Appellee, pursuant to T.C.A. §§ 64-1115 and 64-1117, duly perfected its lien.

The pertinent part of § 64-1115 is as follows:

[S]aid lien shall continue for a period of ninety (90) days from the date of said notice in favor of such subcontractor, journeyman, furnisher, mechanic, or laborer, and until the final termination of any suit for enforcement brought within that period, [emphasis ours]

Suit was commenced by appellee within the ninety (90) days.

T.C.A. § 64-1117 requires registration of the sworn statement of the amount due, etc., and makes the registration “notice to all persons of the existence of such lien.”

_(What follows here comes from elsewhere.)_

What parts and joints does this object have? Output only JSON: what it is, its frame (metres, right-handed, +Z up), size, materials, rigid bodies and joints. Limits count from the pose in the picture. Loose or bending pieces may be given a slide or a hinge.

The sole question we are required to answer is whether or not the appellee is required, in addition to complying with every *356requirement of the mechanic’s and materi-almen’s statute, to file lis pendens pursuant to T.C.A. § 20-301. We are constrained to answer in the negative.

Appellants rely on Land Developers, Inc. v. Maxwell, 537 S.W.2d 904 (Tenn.1976), and American National Bank and Trust Company v. Wilds, 545 S.W.2d 749 (Tenn.Ct.App.1976), cert. denied, id. (Tenn.1977), in support of their position. These cases are distinguished from the instant case in that no liens were filed, no notice of any kind was given to bona fide purchasers of any lien or encumbrance against the property.

By the express terms of T.C.A. § 64-1115, the appellee’s lien continued, upon suit being filed, until the final termination of any suit for enforcement. Appellee complied with T.C.A. § 64-1117, and Appellants Hunt were therefore put on notice of the lien and suit.

We hold that it is unnecessary, when compliance has been had with T.C.A. §§ 64-1115 and 64-1117, to go further and file the notice of abstract pursuant to T.C.A. § 20-301.

In no event can appellants, Associates Capital and John C. McLemore, be heard to complain. Associates was served on May 26, 1977, and McLemore on August 5, 1977, with the complaint to enforce the lien. Notwithstanding that they had actual notice of the suit to enforce the lien pending against them, Associates conveyed by warranty deed the property in question to Appellants Hunt.

The assignment of error is overruled and the judgment of the Chancellor is affirmed. The costs will be paid by the appellants.

AFFIRMED.

SHRIVER, P. J., and TODD, J., concur.